Jeff Givens
- Occupation: Tennessee Walking Horse trainer
- Discipline: Model/In-hand
- Born: 1961 or 1962
- Died: October 6, 2013 Gallatin County, Kentucky
- Major wins/Championships: 3 World Championships

Significant horses
- Trigger Treat, Maxximize

= Jeff Givens =

Jeff Givens (1961/1962 – October 6, 2013) was a Tennessee Walking Horse trainer who won three World Championships with the same horse. Givens died in a truck and trailer crash in 2013, at age 51.

==Career==
Givens was a lifelong resident of Rutherford County, Tennessee, and operated Jeff Givens Stables in Murfreesboro, Tennessee. He was on the board of the Walking Horse Trainers' Association. In 2011, Givens and the horse Maxximize unanimously won the Model Pleasure Stallions class in the Tennessee Walking Horse National Celebration.
Givens showed Trigger Treat in the Model Pleasure Geldings class the same day and also won. Givens and Trigger Treat went on to win three World Championships in the model division.
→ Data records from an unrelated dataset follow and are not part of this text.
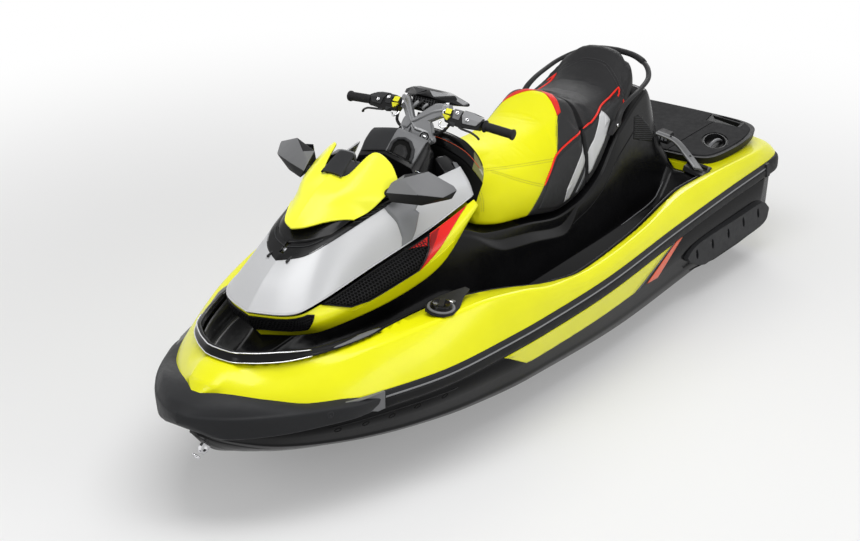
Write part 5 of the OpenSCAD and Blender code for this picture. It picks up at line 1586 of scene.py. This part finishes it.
edging("console_recess_lip", port_face, arch, 3, 7, *DARK_TRIM, flat=.8, closed=False)
film("console_pull", port_face, [(.30, .98), (.28, .80), (.36, .70), (.54, .68), (.68, .80), (.70, .98)], 5,
     *MOULDED, splits=2, thick=5)
DASH = [[[2040, 0, 1044], [2040, 60, 1041], [2035, 110, 1030], [2025, 152, 1010], [2018, 196, 968],
         [2020, 226, 922]],
        [[2062, 0, 1046], [2060, 60, 1041], [2052, 114, 1028], [2040, 160, 1002], [2030, 204, 954],
         [2028, 232, 908]],
        [[2084, 0, 1032], [2080, 56, 1028], [2070, 118, 1012], [2056, 171, 984], [2042, 213, 938],
         [2036, 238, 898]],
        [[2092, 0, 1010], [2090, 60, 1002], [2084, 120, 984], [2072, 172, 956], [2056, 214, 910],
         [2046, 240, 872]]]
dash = both(patch(DASH, 30, 16))
wide, deep = dash.shape[0] - 1, dash.shape[1] - 1
sheet_of("gauge_hood", dash, [deck_black, tint], "hull", "trim_black", 4, ["gauges"],
         which=[int(abs(i - wide / 2 + .5) > wide * .36) for i in range(wide) for _ in range(deep)])
edging("gauge_line", dash, [(k / 40, .66) for k in range(3, 38)], .6, 1.7, orange, "hull", "trim_black",
       closed=False, flat=.5)
edging("gauge_rim", dash, [(k / 40, .01) for k in range(1, 40)], 0, 3, *TRIM, closed=False)
sheet_of("dash_back", both(patch([[[2062, y, 830] for _, y, z in DASH[0]],
                                  [[x + 9, y - 4 * (y > 0), z - 3] for x, y, z in DASH[0]]], 30, 6)),
         *MOULDED, 3)
sheet_of("dash_front", both(patch([[[x - 2, y, z] for x, y, z in DASH[3]],
                                   [[2098, y, 800] for _, y, z in DASH[3]]], 30, 6)), *RECESS, 3)
solid("gauge_panel", [[2053, -126, 900], [2053, 126, 900], [2056, 112, 1020], [2056, -112, 1020]],
      [[2044, -120, 904], [2044, 120, 904], [2048, 106, 1014], [2048, -106, 1014]], lens, "hull",
      "trim_black", 2)
for k, (y, z, r) in enumerate([(0, 962, 42), (-76, 954, 27), (76, 954, 27)]):
    c = np.array([2044 + (z - 904) * .036, y, z])
    turned(f"gauge_dial_{k}", [(0, 0), (r, 0), (r + 3, 2), (r + 2, 4), (r - 1, 3), (r - 3, 1.2), (0, 1.2)],
           c,
           [-1, 0, .04], [lens, mid_grey], "hull", "trim_black", 40, which=[0, 1, 1, 1, 0, 0])
    ticks = []
    for a in [math.radians(26 * j - 130) for j in range(11)]:
        d = np.array([.03 * math.cos(a), -math.sin(a), math.cos(a)])
        ticks.append([c + [-1.9, 0, 0] + d * (r - q) for q in (10, 7, 4)])
    ticks.append([c + np.array([-2, y2, z2]) * [1, r, r] for y2, z2 in ((0, 0), (.3, .3), (.5, .5))])
    strands(f"gauge_ticks_{k}", ticks, 1.0, white_film, "hull", "trim_grey", 4)
for side, s in SIDES:
    # black body beside the console, with a lighter facet
    hull_of(f"{side}_cowl", [[x, s * y, z] for x, y, z in (
        (2092, 128, 850), (2096, 124, 968), (2150, 136, 996), (2214, 136, 1008), (2214, 136, 850),
        (2092, 196, 850), (2088, 186, 928), (2150, 190, 936), (2206, 170, 960), (2210, 186, 850))],
            *TRIM, 5)
    hull_of(f"{side}_cowl_facet", [[x, s * y, z] for x, y, z in (
        (2104, 160, 958), (2108, 186, 934), (2140, 188, 940), (2136, 162, 972), (2100, 186, 900),
        (2136, 190, 900))], *GREY_TRIM, 2)

# ---- Steering: riser, pad, controls, levers and grips -------------------------------------------------
ARMS = [[0, 30, 61], [12, 31, 73], [30, 41, 96], [57, 60, 127], [70, 71, 134], [84, 82, 137], [96, 91, 133],
        [108, 99, 123], [113, 105, 113]]
FEET = [[0, 26, 58], [5, 8, 62], [14, -14, 64], [20, -24, 66], [40, -31, 68], [60, -29, 58], [70, -26, 32],
        [78, -18, 8], [82, -12, -2]]


def riser_x(y):
    return 63.5 - 55 * (abs(y) / 98) ** 1.3


def riser_bar(name, stations, deep, replaces=()):
    """One of the casting's two crossed parts: a ridged band, swept back with its width."""
    fine = line(stations, 30)
    fine = [[-y, a, b] for y, a, b in fine[:0:-1]] + [list(r) for r in fine]
    rings = []
    for y, low, high in fine:
        x, lip = riser_x(y), min(6, (high - low) * .2)
        mid = (low + high) / 2
        rings.append([col(p) for p in ([x - deep, y, low + 2], [x - deep, y, high - 2], [x - 7, y, high],
                                       [x - 1, y, high - lip], [x - 1, y, mid + 7], [x + 4, y, mid],
                                       [x - 1, y, mid - 7], [x - 1, y, low + lip], [x - 7, y, low])])
    return bevelled(loft(name, rings, casting, "steering", "steering_grey", replaces), 1.6, 2, 24)


riser_bar("riser_arms", ARMS, 26, ["steering_riser"])
riser_bar("riser_feet", FEET, 24)
solid("riser_core", [col(p) for p in ((44, -15, -30), (44, 15, -30), (44, 12, 40), (44, -12, 40))],
      [col(p) for p in ((53, -13, -26), (53, 13, -26), (53, 8, 34), (53, -8, 34))], grey, "steering",
      "steering_grey", 2)
for side, s in SIDES:
    hull_of(f"{side}_riser_clamp", [col([x, s * y, z]) for x, y, z in (
        (-24, 80, 86), (-24, 112, 86), (14, 80, 84), (6, 112, 90), (-24, 82, 132), (-24, 110, 132),
        (-16, 84, 140), (-16, 108, 140), (8, 84, 140), (8, 108, 138), (18, 82, 126), (10, 110, 122))],
            casting, "steering", "steering_grey", 3)
    way = unit(turned_way([1, s * .73, .1]))
    turned(f"{side}_riser_bolt", [(0, 0), (11, 0), (12, 3), (9, 7), (6, 7), (5, 3), (0, 3)],
           col([riser_x(98) - 1, s * 98, 107]), way, [chrome, pit_black], "steering", "stainless", 28,
           which=[0, 0, 0, 0, 1, 1])
    turned(f"{side}_clamp_bolt", [(0, 0), (8, 0), (8, 4), (5, 7), (0, 7)], col([2, s * 96, 138]),
           turned_way([.2, 0, 1]), chrome, "steering", "stainless", 20)
    turned(f"{side}_riser_boss",
           [(0, -4), (21, -4), (21, 4), (18, 6), (15, 4), (13, -2), (7, -2), (6, 2), (0, 2)],
           col([riser_x(54) + 1, s * 54, 0]), unit(turned_way([1, s * .6, 0])),
           [casting, pit_black, chrome],
           "steering", "steering_grey", 32, which=[0, 0, 0, 1, 1, 1, 2, 2])
PAD = [(7, 0, 173), (-45, 72, 186), (-29, 98, 176), (-69, 149, 162), (-66, 153, 150), (-50, 137, 146),
       (-1, 60, 143), (24, 34, 150), (22, 0, 158), (-6, 66, 134), (-48, 72, 136)]
hull_of("bar_pad_shell", [col([x, s * y, z]) for s in (1, -1) for x, y, z in PAD], deck_black, "steering",
        "bar_black", 3, ["bar_pad"])
# The pad's facets are mid grey to port and dark to starboard: the dark starboard facets are painted shade.
for side, s, facet_mat_painted_shade_right in (("left", 1, mid_grey), ("right", -1, dark)):
    hull_of(f"{side}_pad_facet", [col([x + o, s * y, z + o]) for o in (-2, 3) for x, y, z in (
        (5, 6, 172), (-30, 92, 174), (-4, 60, 145), (16, 36, 152))], facet_mat_painted_shade_right, "steering", "trim_grey", 1.5)
    hull_of(f"{side}_pad_tip", [col([x + o, s * y, z + o]) for o in (-2, 3) for x, y, z in (
        (-36, 103, 172), (-64, 145, 160), (-50, 134, 148), (-31, 100, 160))], facet_mat_painted_shade_right, "steering",
            "trim_grey", 1.5)
hull_of("bar_pad_core", [col(p) for p in ((16, -52, 96), (16, 52, 96), (18, 56, 144), (18, -56, 144),
                                          (-40, -60, 98), (-40, 60, 98), (-44, 64, 146), (-44, -64, 146))],
        pit_black, "steering", "grille_black", 3)
strands("bar_pad_mesh", [[col([20, y, 98]), col([21, y, 120]), col([22, y, 142])] for y in range(-48, 49,
                                                                                                 12)] +
        [[col([20, -50, h]), col([20, 0, h]), col([20, 50, h])] for h in (104, 114, 124, 134)], 1.8, dark,
        "steering", "trim_black")
for k, (y, h, r) in enumerate([(-26, 112, 7), (-8, 118, 5), (16, 110, 6)]):
    tube(f"pad_fitting_{k}", line([col([22, y - 8, h - 10]), col([28, y, h]), col([24, y + 9, h + 12])],
                                  10), r,
         [mid_grey, powder, mid_grey][k], "steering", "trim_grey", 14)
for side, s in SIDES:
    def beside(*pts, s=s):
        return [bar(p, s) for p in pts]

    # The starboard switch plate and bridge are dark where the port ones are mid grey and grey: painted
    # shade on the starboard side.
    front = mid_grey if s > 0 else dark
    hull_of(f"{side}_switch_body", beside((-30, -20, 32), (-30, -24, 120), (-22, -20, 186), (26, -24, 32),
                                          (34, -14, 120), (24, -14, 187), (30, 28, 40), (34, 34, 104),
                                          (26, 24, 180), (-24, 28, 60), (-20, 22, 176), (30, 2, 28)),
            rubber_black, "steering", "trim_black", 4, [f"{side}_controls"])
    hull_of(f"{side}_switch_plate", beside((-22, -30, 106), (20, -33, 102), (38, -12, 106), (38, 16, 116),
                                           (32, 12, 168), (30, -10, 182), (14, -26, 184), (-18, -24, 180),
                                           (-22, -31, 140), (18, -33, 140)), front, "steering", "trim_grey",
                                           3)
    hull_of(f"{side}_switch_cap", beside((-24, -29, 100), (12, -35, 98), (10, -36, 142), (-22, -33, 146),
                                         (-20, -28, 178), (8, -30, 180)), mid_grey, "steering", "trim_grey",
                                         2)
    hull_of(f"{side}_switch_bridge",
            beside((-20, -27, 64), (18, -31, 62), (35, -18, 66), (36, 8, 70), (36, 8, 98), (34, -14, 100),
                   (20, -32, 98), (-20, -30, 98)), front if s < 0 else grey, "steering", "trim_grey", 3)
    for k, (x, y, z) in enumerate([(35, -2, 132), (32, -16, 84)]):
        turned(f"{side}_switch_bolt_{k}", [(0, 0), (7.5, 0), (7.5, 4), (5, 5), (4, 2), (0, 2)],
               bar([x, y, z], s),
               unit(bar([12, -8, z], s) - bar([0, 0, z], s)), [chrome, pit_black], "steering", "stainless",
               20,
               which=[0, 0, 0, 0, 1])
    hull_of(f"{side}_button_upper",
            beside((28, -24, 32), (30, -24, 58), (37, -6, 60), (36, -4, 36), (22, -24, 34), (22, -26, 56),
                   (30, -4, 34), (30, -4, 58)), button, "steering", "visor_yellow", 2)
    hull_of(f"{side}_button_lower",
            beside((38, 0, 26), (40, 0, 60), (38, 20, 52), (36, 12, 36), (30, 2, 26),
                                           (30, 2, 62), (28, 20, 50)), button, "steering", "visor_yellow",
                                           2)
    hull_of(f"{side}_switch_lip",
            beside((30, 22, 56), (40, 22, 60), (38, 38, 84), (28, 38, 84), (34, 18, 92),
                                         (28, 36, 60)), dark, "steering", "trim_black", 2)
    lever = line(beside((16, 26, 100), (36, 34, 116), (46, 36, 140), (48, 38, 166), (42, 46, 190),
                        (34, 54, 200)),
                 22)
    tube(f"{side}_lever", lever, [7] * 4 + [5] * 16 + [5.6, 6, 4.5], powder, "steering", "bar_black", 12,
         flat=.8)
    hose = line([bar([-2, 28, 52], s), bar([10, 62, 40], s), bar([12, 84, 8], s), col([16, s * 44, 24])],
                20)
    tube(f"{side}_hose", hose, 6, rubber_black, "steering", "trim_black", 12)
    hook = line([bar([26, 30, 24], s), bar([34, 44, 26], s), bar([36, 50, 44], s), bar([30, 40, 56], s)],
                14)
    tube(f"{side}_clip", hook, 4, chrome, "steering", "stainless", 10)
    ribbed = [(0, 0), (17, 0), (23, 1), (24, 4), (23, 7), (17.6, 9)]
    for h in [14 + 7.6 * k for k in range(13)]:
        ribbed += [(16.2, h), (17.6, h + 1.6), (17.6, h + 5), (16.2, h + 6.4)]
    ribbed += [(17.2, 113), (20, 115), (21, 118), (20.6, 123), (18, 125), (0, 125)]
    turned(f"{side}_grip_rubber", ribbed, bar([0, 0, 190], s), bar([0, 0, 191], s) - bar([0, 0, 190], s),
           grip_rub, "steering", "grip_rubber", 32, [f"{side}_grip"])

# ---- CAD parts that keep their own shape ------------------------------------------------------
SLOT_LOOK = {
    "hull_black": black, "topside_yellow": yellow, "fairing_silver": silver, "bumper_grey": dark,
    "bumper_black": rubber_black, "trim_black": deck_black, "trim_grey": grey, "grille_black": mesh_black,
    "mat_black": mat_foam, "seat_yellow": vinyl_yellow, "seat_black": vinyl_black, "webbing": strap_web,
    "visor_yellow": yellow_visor, "grip_rubber": grip_rub, "steering_grey": casting, "bar_black": powder,
    "stainless": chrome, "cast_alloy": alloy, "engine_grey": block_grey, "spring_yellow": spring_paint}
slot_of = {s["node"]: s["material_slot"] for s in frame["record"]["subparts"]}
for name, ob in node.items():
    if not ob.hide_render:
        ob.data.materials.clear()
        ob.data.materials.append(SLOT_LOOK[slot_of[name]])

scene.view_settings.view_transform = "Standard"
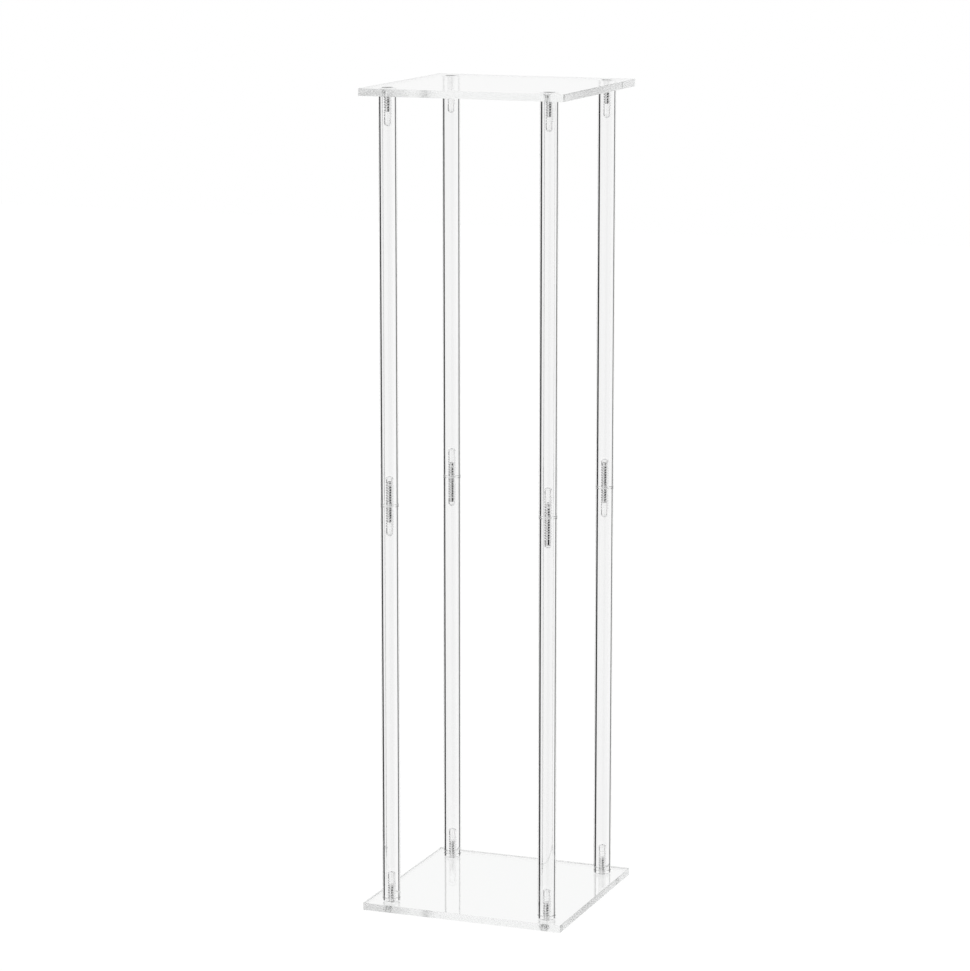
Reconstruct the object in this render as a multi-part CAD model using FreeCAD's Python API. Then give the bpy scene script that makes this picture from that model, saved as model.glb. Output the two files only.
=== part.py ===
"""Clear display column: two square plates held apart by four round rods, each rod in two halves.

The column stands on its base plate.  Each rod is a lower and an upper half, screwed together by a
headless stud in a blind tapped bore, and a countersunk screw holds each rod end to its plate.
Every piece is one solid in its own STEP file.  Millimetres, +Z up, the front towards -Y, and the
origin at the middle of the underside.
"""
import FreeCAD
import Part
import math
import os

# ---- driving dimensions ----------------------------------------------------------------------

# the two plates, which are alike
PLATE_SIDE = 230.0
PLATE_THICKNESS = 8.0
PLATE_CORNER_RADIUS = 1.0
PLATE_EDGE_BEVEL = 0.4

# the rods
ROD_DIAMETER = 20.0
ROD_HALF_LENGTH = 442.0
ROD_END_BEVEL = 0.5
ROD_INSET = 24.0                 # from a plate's edge to a rod's axis

# the metric thread that every fastener has
THREAD_DIAMETER = 6.0
THREAD_PITCH = 1.0
THREAD_DEPTH = 0.55
THREAD_END_BEVEL = 0.7

# the blind tapped bore in each end of a rod half, its point included
BORE_DEPTH = 33.0
BORE_MOUTH_BEVEL = 0.5
DRILL_POINT_ANGLE = 118.0

# the countersunk screws through the plates
SCREW_LENGTH = 25.0
SCREW_HEAD_DIAMETER = 12.0
SCREW_HEAD_RIM = 0.3             # height of the head's short straight edge
SCREW_HEAD_RECESS = 0.3          # how far the head sits below the plate's face
SCREW_PLAIN_SHANK = 1.5          # smooth length under the head
SOCKET_ACROSS_FLATS = 4.0
SOCKET_DEPTH = 2.2

# the headless joining studs
STUD_LENGTH = 45.0
STUD_SOCKET_ACROSS_FLATS = 3.0
STUD_SOCKET_DEPTH = 3.0

# fits
BORE_CLEARANCE = 0.08            # between a thread's crests and its bore, on the radius
PLATE_HOLE_CLEARANCE = 0.3       # between a screw and its hole in the plate, on the radius
COUNTERSINK_CLEARANCE = 0.1      # between a screw's cone and its seat, square to the cone

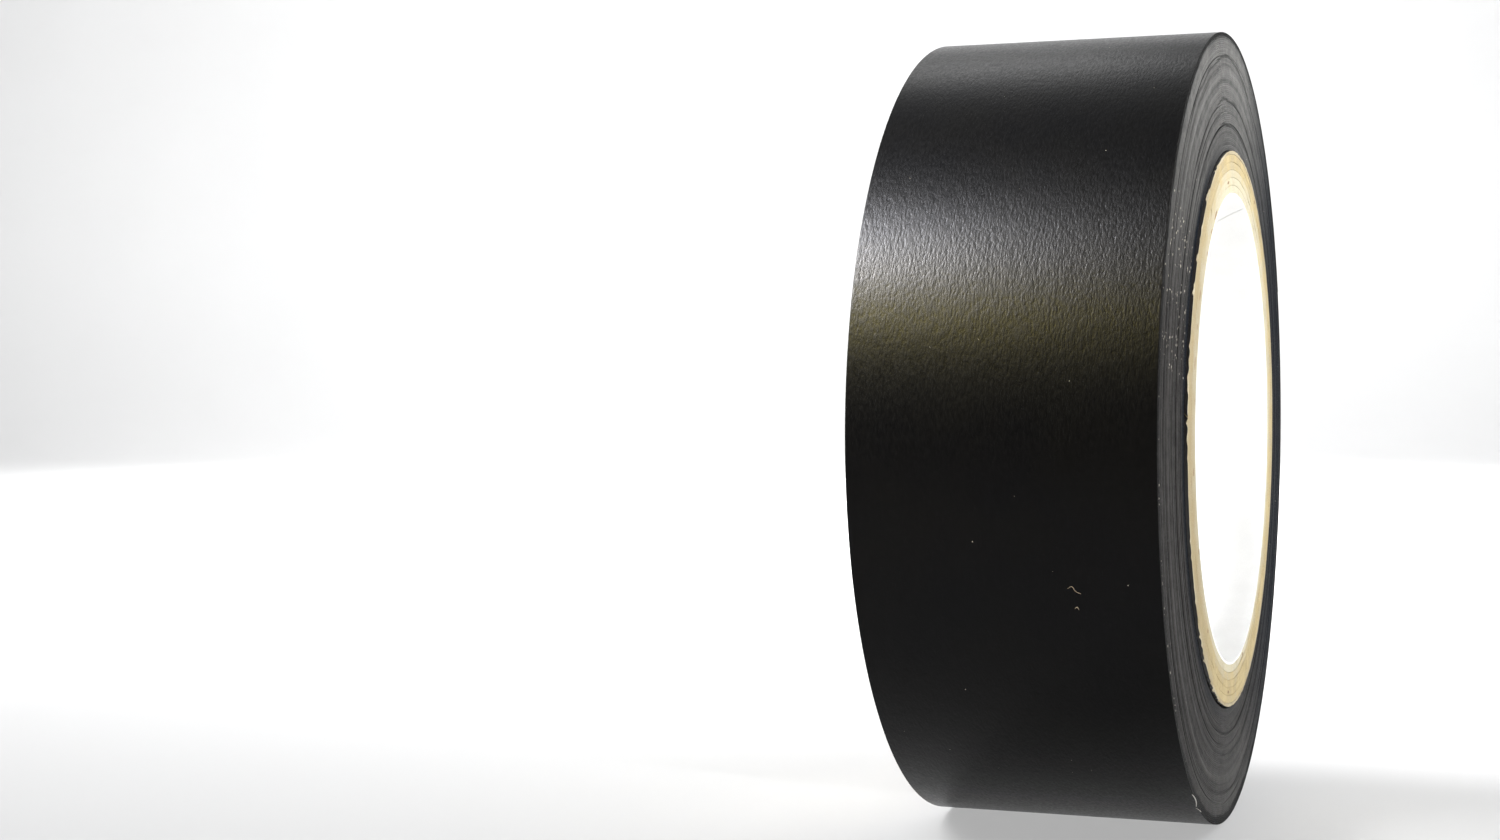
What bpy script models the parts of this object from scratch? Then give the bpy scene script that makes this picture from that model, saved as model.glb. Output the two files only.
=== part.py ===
"""Roll of black vinyl electrical tape, 19 mm wide, on a spiral-wound paperboard core.

The roll stands on its rim. Its axis is along X, Z is up, and the origin is at the
lowest point of the rim, halfway along the width. The tape is one long strip: most
of it is wound solid, and its free end lies over the back of the roll, split into
short hinged lengths so that it can be peeled off the roll and straightened.
"""

import math

import bmesh
import bpy
from mathutils import Matrix, Vector

MM = 0.001

# The tape: a vinyl film with an adhesive coat on its inner side.
TAPE_WIDTH = 19.0 * MM
ROLL_RADIUS = 27.0 * MM
FILM_THICKNESS = 0.100 * MM
ADHESIVE_THICKNESS = 0.022 * MM
LAYER_GAP = 0.004 * MM
TURN_THICKNESS = FILM_THICKNESS + ADHESIVE_THICKNESS + 2 * LAYER_GAP

# The core: a paper liner, five plies of kraft board and an outer paper ply.
BORE_RADIUS = 16.0 * MM
CORE_LENGTH = 19.8 * MM
LINER_THICKNESS = 0.15 * MM
BOARD_THICKNESS = 0.50 * MM
BOARD_PLIES = 5
OUTER_PLY_THICKNESS = 0.23 * MM
GLUE_LINE = 0.02 * MM
CORE_TO_TAPE_GAP = 0.03 * MM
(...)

In 2013, Givens and Trigger Treat made an appearance and meet and greet at the Tennessee Walking Horse National Museum.
After Givens' death, the model class at the Columbia Spring Jubilee, an annual horse show in Columbia, Tennessee, was named the Jeff Givens Memorial in his honor. The year following his death, 2014, the Walking Horse Owners' Association (WHOA) dedicated their International Pleasure and Colt Grand Championship to Givens and two other horsemen, Robert Pollack and Sam Stockett.

==Personal life==
Givens married Debbie Robinson. The couple had a son and daughter, Christopher and Kelsey.

==Death==

On October 6, 2013, Givens was driving south on Interstate 71 through Gallatin County, Kentucky, pulling a horse trailer home from a horse show in Ohio. He was accompanied by Tim "Lightning" Taylor, a friend who was riding as a passenger. At approximately 8:30 am, the trailer Givens was towing jackknifed, hit a guard rail, and then flipped over; bad weather and rain were considered factors in the crash. Givens was pronounced dead at the scene; Taylor had a punctured lung and other injuries, but survived and was taken to a hospital. Of the six horses on board the trailer, three had to be euthanized on the scene because of the severity of their injuries. One of them was Maxximize; three other horses survived the crash. Givens was 51 years old.